Proprio la potenziale instabilità degli alleati rischia di diventare un problema per Meloni. Matteo Salvini e Antonio Tajani, stretti sotto l’ombrello meloniano che tutto catalizza sulla leader, si trovano con due fastidiosi Pierini in casa. Da una parte l’ex governatore del Veneto, Luca Zaia, affascinato dal progetto di staccare la Lega del Nord e confederarla con quella nazionale. Dall’altra il governatore della Calabria, Roberto Occhiuto, che ha lanciato la sua corrente e risponde all’input di Piersilvio Berlusconi di un rinnovamento degli azzurri. Entrambi dicono di non voler insidiare i leader, almeno uno – Occhiuto – è però deciso a candidarsi al prossimo congresso. Fin tanto che il governo Meloni sarà in carica, i due vicepremier rimangono blindati in virtù del loro ruolo nell’esecutivo. L’assalto, però, rischia di scattare quando si comporranno le prossime liste per le politiche e questa consapevolezza influenzerà le mosse di Tajani e Salvini, anche in relazione alla postura da tenere con Meloni.

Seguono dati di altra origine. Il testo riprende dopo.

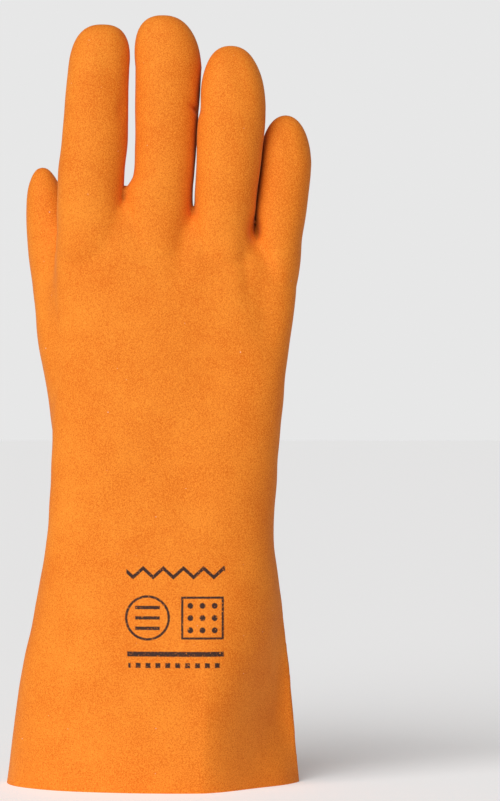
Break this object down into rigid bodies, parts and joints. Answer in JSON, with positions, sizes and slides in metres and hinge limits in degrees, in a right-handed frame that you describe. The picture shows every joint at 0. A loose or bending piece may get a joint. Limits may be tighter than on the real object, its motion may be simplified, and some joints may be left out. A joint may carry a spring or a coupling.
{
  "type": "pvc coated work glove",
  "caption": "Right-hand coated work gauntlet with a long flared cuff, standing on its open cuff edge with the fingers up and the thumb in front of the palm.",
  "frame": {"origin": "middle of the foot of the bounding box, on the plane of the cuff edge", "axes": "+Z from the cuff edge along the fingers, +Y to the palm side, -Y to the back of the hand, -X to the thumb side"},
  "size_m": [0.139, 0.0682, 0.35],
  "materials": {
    "coating": "matt, fine sandy grain"
  },
  "bodies": {
    "root": {"glove_shell": "coating"}
  },
  "joints": []
}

Se sotto l’albero di Natale del 2025 Meloni ha potuto mettere la «stabilità», sotto quello del prossimo anno servirà una parola d’ordine più di impatto per convincere gli elettori. Eppure, l’anno per lei si chiude con una nota positiva: secondo i sondaggi dell’istituto Piepoli, FdI è al 32 per cento, con una crescita dell’1,5 per cento rispetto a gennaio 2025. La tenuta conferma che, nonostante le poche promesse mantenute, l’elettorato sta ancora accordando a Meloni fiducia e soprattutto tempo. L’interrogativo è ancora per quanto.